There was a moment last week that lived up to Minnesotans' historic reputation for practicality in politics. It was like seeing a shaft of light cut through storm clouds.

Near the end of the dinner the Minnesota Chamber of Commerce hosts annually on the Legislature's opening day, the state's top four lawmakers sat before the crowd of 1,700 and explained why a "sanctuary state" bill to protect unauthorized immigrants wouldn't pass this spring. Such a bill would prohibit Minnesota police from helping federal law officers enforce immigration restrictions.

Senate Majority Leader Erin Murphy, DFL-St. Paul, said there wasn't enough time in the short legislative session to craft the bill well. She added, "It is important for us to recognize that law enforcement across the state of Minnesota have an important job to do and we want them to do that job."

Rep. Lisa Demuth, the Republican leader in the House, said, "I support legal immigration, but the thought of making Minnesota a sanctuary state would put more pressure on our schools, our health care, our counties, our housing."

House Speaker Melissa Hortman, DFL-Brooklyn Park, said the bill lacked enough support to pass. She injected a note of humanity by mentioning the "He Gets Us" ad that ran during the Super Bowl, which depicted people of different circumstances and faiths washing each other's feet.

"I would just remind us that some people's illegal immigrant is other people's children who were brought here by their parents because their parents wanted nothing more than a safe place to have a job and raise their children," Hortman said.

Then, the Republican leader in the Senate, Sen. Mark Johnson of East Grand Forks, noted that many Minnesota businesses are "looking for more employees in a desperate way." He said immigrants can help solve that but the U.S. government controls immigration policy.

"We do need to figure out ways to get more people to grow this state," Johnson said. "However, not working with our federal partners on that is a mistake."

There it was, the shaft of light.

In an exchange that took less than four minutes, one Democrat stood up for law enforcement, another one invoked Jesus and two Republicans said immigration is necessary and good when done well.

The sanctuary bill came up last year but got lost in the tidal wave of other things the Legislature did. I haven't researched the bill enough to form an opinion on it. However, I agree with elements of what each lawmaker said.

There should be meaningful deliberation. Costs and effects on law officers must be considered. And there's a moral dimension to this that should weigh on all of us.

Finally, as any regular reader of this column knows, I believe strongly that Minnesota must combat the scarcity of labor that threatens the state's economic strength. Immigrants were the key to Minnesota's population and workforce growth for much of its history, and they have been again in the past two decades.

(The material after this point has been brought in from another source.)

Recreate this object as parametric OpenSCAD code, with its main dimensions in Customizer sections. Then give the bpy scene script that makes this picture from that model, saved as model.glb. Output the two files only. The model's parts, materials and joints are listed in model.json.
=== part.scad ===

How reasonable those Minnesota lawmakers sounded, particularly compared to many in Washington. It is maddening that Congress does not take up immigration reform.

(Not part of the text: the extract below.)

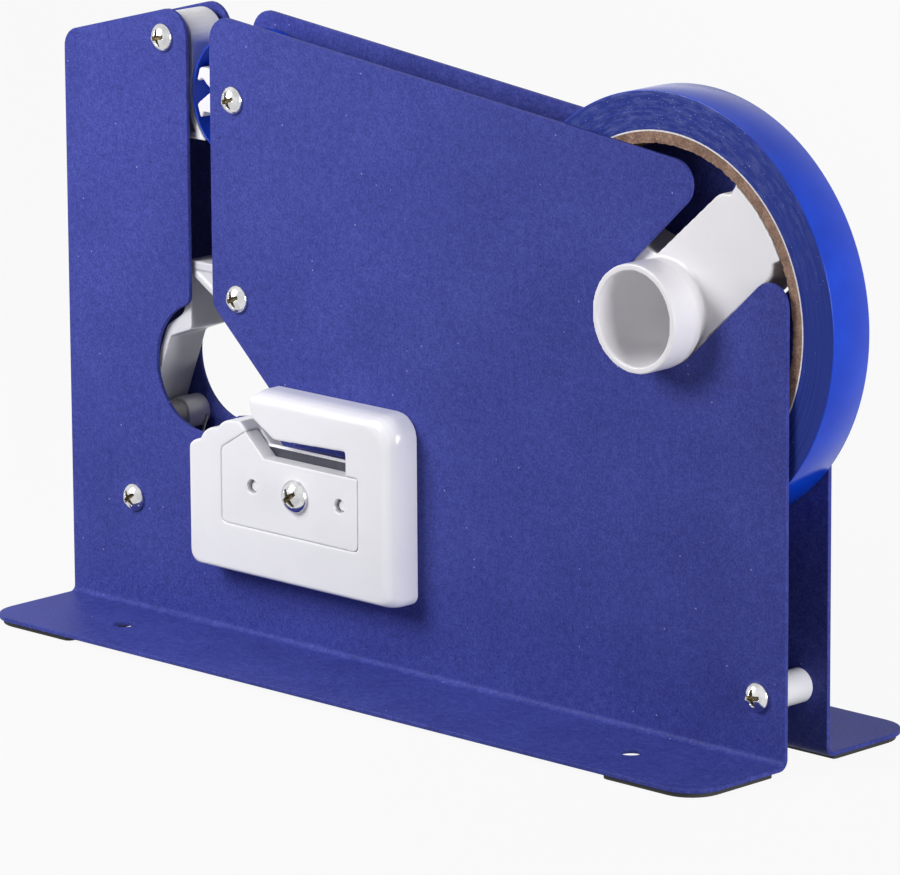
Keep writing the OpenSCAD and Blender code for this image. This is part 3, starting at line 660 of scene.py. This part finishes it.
def unrolled(tree, first, firstScale, second, secondScale):
    # two measures as a flat place for a noise, each with its own scale
    x, y = maths(tree, "MULTIPLY", first, firstScale), maths(tree, "MULTIPLY", second, secondScale)
    return addNode(tree, "ShaderNodeCombineXYZ", {"X": x, "Y": y, "Z": 0.0}).outputs[0]


def tapeFilm():
    mat, tree, shader = newMaterial("blueTapeFilm", rough=0.2, spec=0.32)
    polar = polarCoords(tree, hubAxis)
    place = unrolled(tree, polar["angle"], tapeLook["filmPerRadian"], polar["across"],
                     tapeLook["filmPerMetre"])
    cloud = noiseField(tree, place, tapeLook["filmScale"], 3.0)
    link(tree, colourRamp(tree, cloud, *tapeLook["film"]), shader, "Base Color")
    link(tree, bump(tree, cloud, tapeLook["filmWaves"], tapeLook["filmStrength"]), shader, "Normal")
    return mat


def woundNoise(tree, polar, look):
    place = unrolled(tree, polar["radius"], look["perMetre"], polar["angle"], look["perRadian"])
    return noiseField(tree, place, 1.0, look["detail"], look["rough"])


def tapeSide():
    mat, tree, shader = newMaterial("blueTapeSide", rough=0.55, spec=0.12)
    polar = polarCoords(tree, hubAxis)
    layers = woundNoise(tree, polar, tapeLook["layers"])
    scuffs = woundNoise(tree, polar, tapeLook["scuffs"])
    dots = woundNoise(tree, polar, tapeLook["dots"])
    base = colourRamp(tree, layers, *tapeLook["side"])
    # the pale scuffs grow stronger towards the top, a painted sheen of the light from above
    upper = maths(tree, "SINE", polar["angle"])
    reach = {"Value": upper, "From Min": tapeLook["upperSheenFrom"], "From Max": 1.0}
    upperSheen = addNode(tree, "ShaderNodeMapRange", reach).outputs[0]
    scuffsAndSheen = maths(tree, "MULTIPLY", greyRamp(tree, scuffs, *tapeLook["hazeShares"]), upperSheen)
    base = blendColour(tree, scuffsAndSheen, base, toLinear(*tapeLook["scuffsAndSheen"]))
    # pale specks grow more common towards the top, also part of the painted sheen
    level = maths(tree, "MULTIPLY_ADD", upperSheen, tapeLook["speckDrop"], tapeLook["speckLevel"])
    dot = maths(tree, "MULTIPLY", maths(tree, "GREATER_THAN", dots, level), tapeLook["speckStrength"])
    link(tree, blendColour(tree, dot, base, toLinear(*tapeLook["speck"])), shader, "Base Color")
    link(tree, bump(tree, layers, tapeLook["sideRings"], tapeLook["ringStrength"]), shader, "Normal")
    return mat


def turnedRing(name, profile, centre, segments, shift):
    # a closed profile of (radius, across, slot) turned round the hub's axis; shift moves each point
    mesh = bpy.data.meshes.new(name)
    bm = bmesh.new()
    rows = []
    for i in range(segments):
        angle = 2 * math.pi * i / segments
        row = []
        for k, (radius, across, slot) in enumerate(profile):
            radius, across = shift(angle, k, radius, across)
            spot = Vector((radius * math.cos(angle), across, radius * math.sin(angle)))
            row.append(bm.verts.new(centre + spot))
        rows.append(row)
    count = len(profile)
    for i in range(segments):
        a, b = rows[i], rows[(i + 1) % segments]
        for k in range(count):
            m = (k + 1) % count
            bm.faces.new((a[k], a[m], b[m], b[k])).material_index = profile[k][2]
    bmesh.ops.recalc_face_normals(bm, faces=bm.faces)
    bm.to_mesh(mesh)
    bm.free()
    return mesh


def makeTapeRoll():
    outer = (rollHigh.x - rollLow.x) / 2
    inner = (coreHigh.x - coreLow.x) / 2 + tapeLook["corePlay"]
    half = (rollHigh.y - rollLow.y) / 2
    r = tapeLook["edgeRound"]
    steps = tapeLook["sideSteps"]
    climb = [inner + (outer - r - inner) * k / steps for k in range(steps)]
    profile = [(radius, -half, 1) for radius in climb]
    profile += [(outer - r, -half, 0), (outer - 0.3 * r, -half + 0.3 * r, 0), (outer, -half + r, 0),
                (outer, half - r, 0), (outer - 0.3 * r, half - 0.3 * r, 0), (outer - r, half, 1)]
    profile += [(radius, half, 1) for radius in reversed(climb)]

    def layerWander(angle, k, radius, across):
        # wound layers never lie dead level with each other
        spot = Vector((radius * 900, math.cos(angle) * 0.8, math.sin(angle) * 0.8))
        inset = 0.5 + 0.5 * noise.noise(spot)
        if radius < outer - 1.5 * r:
            across -= math.copysign(tapeLook["wander"] * inset, across)
        return radius, across

    mesh = turnedRing("tapeRoll", profile, hubAxis, tapeLook["segments"], layerWander)
    smoothShade(mesh, 50)
    addPiece("tapeRoll", mesh, "roll", [filmBlue, sideBlue], ["tape_roll"])


filmBlue = tapeFilm()
sideBlue = tapeSide()
makeTapeRoll()
for nodeName in ("tape_web", "tape_lead"):
    coatNode(nodeName, filmBlue)
print("tape roll wound")


# Cardboard core: brown fibres, a torn inner edge and a thin line of white liner paper outside.
coreLook = {
    "segments": 480, "ragged": 0.4 * mm, "raggedAcross": 0.25 * mm, "paperLine": 0.34 * mm,
    "wall": 3.0 * mm, "innerDip": 0.1 * mm,
    "tones": ((0.36, (104, 80, 70)), (0.5, (140, 112, 97)), (0.64, (172, 143, 124))),
    "fibrePerMetre": 1900, "blotchPerMetre": 300, "fibreShare": 0.65, "blotchShare": 0.35,
    "glint": (238, 212, 186), "glintPerMetre": 900, "glintShare": 0.06, "glintSize": 0.14,
    "glintStrength": 0.7, "fibreHeight": 0.25 * mm, "fibreStrength": 0.8,
    "paper": ((0.3, (212, 206, 210)), (0.7, (240, 236, 240))), "paperPerMetre": 1200,
}


def coreBoard():
    mat, tree, shader = newMaterial("coreBoard", rough=0.9, spec=0.2)
    place = objectCoords(tree)
    fibre = noiseField(tree, place, coreLook["fibrePerMetre"], 4.0, 0.75)
    blotch = noiseField(tree, place, coreLook["blotchPerMetre"], 2.0)
    under = maths(tree, "MULTIPLY", blotch, coreLook["blotchShare"])
    mix = maths(tree, "MULTIPLY_ADD", fibre, coreLook["fibreShare"], under)
    board = colourRamp(tree, mix, *coreLook["tones"])
    found = specks(tree, place, coreLook["glintPerMetre"], coreLook["glintShare"], coreLook["glintSize"])
    glint = maths(tree, "MULTIPLY", found, coreLook["glintStrength"])
    link(tree, blendColour(tree, glint, board, toLinear(*coreLook["glint"])), shader, "Base Color")
    link(tree, bump(tree, fibre, coreLook["fibreHeight"], coreLook["fibreStrength"]), shader, "Normal")
    return mat


def linerPaper():
    mat, tree, shader = newMaterial("linerPaper", rough=0.75)
    fibre = noiseField(tree, objectCoords(tree), coreLook["paperPerMetre"], 3.0)
    link(tree, colourRamp(tree, fibre, *coreLook["paper"]), shader, "Base Color")
    return mat


def makeCore():
    outer = (coreHigh.x - coreLow.x) / 2
    inner = outer - coreLook["wall"]
    half = (coreHigh.y - coreLow.y) / 2
    paper = outer - coreLook["paperLine"]
    mid = (inner + paper) / 2
    bore = inner + coreLook["innerDip"]
    # the slot is 1 for liner paper; the first and the eighth point are the torn inner edges
    profile = [(inner, -half, 0), (mid, -half, 0), (paper, -half, 1), (outer, -half, 1), (outer, half, 1),
               (paper, half, 0), (mid, half, 0), (inner, half, 0), (bore, half * 0.5, 0),
               (bore, -half * 0.5, 0)]

    def tornEdge(angle, k, radius, across):
        # the inner edge is fuzzy where the tube was cut
        spot = Vector((math.cos(angle) * 34, math.sin(angle) * 34, 1.0 if across > 0 else 5.0))
        tear = max(0.0, noise.noise(spot) + 0.6 * noise.noise(spot * 2.7))
        if k in (0, 7):
            radius += coreLook["ragged"] * tear
            across -= math.copysign(coreLook["raggedAcross"] * tear, across)
        return radius, across

    mesh = turnedRing("tapeCore", profile, hubAxis, coreLook["segments"], tornEdge)
    smoothShade(mesh, 40)
    addPiece("tapeCore", mesh, "roll", [coreBoard(), linerPaper()], ["tape_core"])


makeCore()
print("core made")


# Stage: a white studio floor, four softboxes and the photograph's camera.
stageLook = {"floorGrey": 0.3, "floorSize": 6.0, "floorGlow": 0.93, "ambient": 0.05}
# The back softbox only fills: the glossy tread would show it as a white patch.
lampLook = {
    "keySoftbox": {"place": (-0.24, -0.38, 0.33), "size": (0.26, 0.26), "watts": 2.9, "mirrored": True},
    "sideSoftbox": {"place": (1.05, -0.11, 0.24), "size": (0.3, 0.5), "watts": 8.5, "mirrored": True},
    "topSoftbox": {"place": (0.05, 0.25, 1.05), "size": (0.8, 0.6), "watts": 0.5, "mirrored": True},
    "backSoftbox": {"place": (-0.25, 1.15, 0.4), "size": (0.7, 0.5), "watts": 7.0, "mirrored": False},
}


def seenRays(tree):
    # 1 for what the camera sees, straight, mirrored or through glass
    path = addNode(tree, "ShaderNodeLightPath")
    mirrored = maths(tree, "MAXIMUM", path.outputs["Is Glossy Ray"], path.outputs["Is Transmission Ray"])
    return maths(tree, "MAXIMUM", path.outputs["Is Camera Ray"], mirrored)


def makeFloor():
    mesh = bpy.data.meshes.new("studioFloor")
    reach = stageLook["floorSize"] / 2
    corners = [(x * reach, y * reach, 0) for x, y in ((-1, -1), (1, -1), (1, 1), (-1, 1))]
    mesh.from_pydata(corners, [], [(0, 1, 2, 3)])
    obj = bpy.data.objects.new("studioFloor", mesh)
    bpy.context.scene.collection.objects.link(obj)
    base = grey(stageLook["floorGrey"])
    mat, tree, shader = newMaterial("studioFloor", base=base, rough=0.9, spec=0.1)
    glow = addNode(tree, "ShaderNodeEmission", {"Color": grey(1.0), "Strength": 1.0})
    share = maths(tree, "MULTIPLY", seenRays(tree), stageLook["floorGlow"])
    mix = addNode(tree, "ShaderNodeMixShader", {0: share, 1: shader.outputs[0], 2: glow.outputs[0]})
    tree.links.new(mix.outputs[0], tree.nodes["Material Output"].inputs["Surface"])
    mesh.materials.append(mat)


def addLamp(name, target, look):
    lamp = bpy.data.lights.new(name, "AREA")
    lamp.shape = "RECTANGLE"
    lamp.size, lamp.size_y = look["size"]
    lamp.energy = look["watts"]
    obj = bpy.data.objects.new(name, lamp)
    bpy.context.scene.collection.objects.link(obj)
    obj.location = look["place"]
    obj.visible_glossy = look["mirrored"]
    obj.rotation_euler = (target - Vector(look["place"])).to_track_quat("-Z", "Y").to_euler()


def makeWorld():
    world = bpy.data.worlds.new("studioWorld")
    bpy.context.scene.world = world
    world.use_nodes = True
    tree = world.node_tree
    back = tree.nodes["Background"]
    ambient = stageLook["ambient"]
    back.inputs["Color"].default_value = grey(1.0)
    strength = maths(tree, "MULTIPLY_ADD", seenRays(tree), 1 - ambient, ambient)
    tree.links.new(strength, back.inputs["Strength"])


makeFloor()
makeWorld()
for name, look in lampLook.items():
    addLamp(name, (cadLow + cadHigh) / 2, look)

# The photograph's camera, solved from the plates' edges.
cameraFit = {
    "place": (1.088375, -1.116311, 0.423228), "azimuth": 44.294, "elevation": 13.155, "roll": -0.374,
    "focalPixels": 6881.3, "imageWidth": 900, "sensor": 36.0, "clipStart": 0.05, "clipEnd": 50,
}


def makeCamera():
    data = bpy.data.cameras.new("photoCamera")
    data.sensor_width = cameraFit["sensor"]
    data.lens = cameraFit["focalPixels"] / cameraFit["imageWidth"] * cameraFit["sensor"]
    data.clip_start, data.clip_end = cameraFit["clipStart"], cameraFit["clipEnd"]
    obj = bpy.data.objects.new("photoCamera", data)
    bpy.context.scene.collection.objects.link(obj)
    az, el, roll = (math.radians(cameraFit[key]) for key in ("azimuth", "elevation", "roll"))
    ahead = Vector((-math.sin(az) * math.cos(el), math.cos(az) * math.cos(el), -math.sin(el)))
    right = ahead.cross(Vector((0, 0, 1))).normalized()
    up = right.cross(ahead)
    c, s = math.cos(roll), math.sin(roll)
    right, up = c * right + s * up, c * up - s * right
    turn = Matrix((right, up, -ahead)).transposed()
    obj.matrix_world = Matrix.Translation(cameraFit["place"]) @ turn.to_4x4()
    bpy.context.scene.camera = obj


makeCamera()
bpy.context.scene.view_settings.view_transform = "Standard"
print("stage set")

Most of what we hear about immigration from leaders in Washington — and from the presidential campaigns — is out of touch with economic reality and distorted by the chaotic situation on the southern U.S. border.

The border needs to be controlled. At the same time, we should recognize how slowly the U.S. is growing these days.

The country's population grew 1% from the 2020 census to the 2023 update. At that rate, it will grow less than 4% in the 2020s. The slowest decade of growth the U.S. has experienced was the 1940s at 7.3%.

Fourteen states and the District of Columbia have lost population since 2020. Minnesota, Iowa and Wisconsin are three of six states to grow a half-percent or less in that time. There is no precedent for this.

Couple that deceleration with the retirement of the baby boomers — this year more people turn 65 than ever — and the scarcity of workers becomes much easier to understand.

Gov. Tim Walz mentioned it first thing when he spoke at the Chamber event. "HR folks know there was a time you could put out a notice and get 100 people to apply. It's different now," he said.

Since I write often about Minnesota's growth constraints and solutions, I know I must be cautious against seeing examples of them everywhere. That said, here's another moment last week when the topic came up.

Former IBM chief executive Ginni Rometty, speaking to executives and students at an Economic Club of Minnesota lunch, described "finding a new talent pool" by opening up its hiring in the 2010s to people who didn't have college degrees. I mentioned in my column last Sunday how good it was that Walz recently did the same thing with the state's hiring.

IBM for decades has been at the forefront of workforce trends. It offered health benefits to the same-sex partners of its employees in 1996, for instance.

Even so, Rometty told her Minnesota audience that it took a monumental effort to get the company to stop requiring college degrees for jobs. Some IBM veterans accused her of dumbing down the company. Instead, IBM found that three out of four such workers eventually pursued higher education. By the time she retired in 2020, one out of five hires at IBM had either not been to, or not finished, college.

"The biggest roadblock is your own team," Rometty said. "It takes a lot of cultural change."

We're still at the start of the challenge that labor scarcity presents. Minnesota will have to change faster than the nation as a whole on immigration, hiring practices and finding other solutions to this scarcity.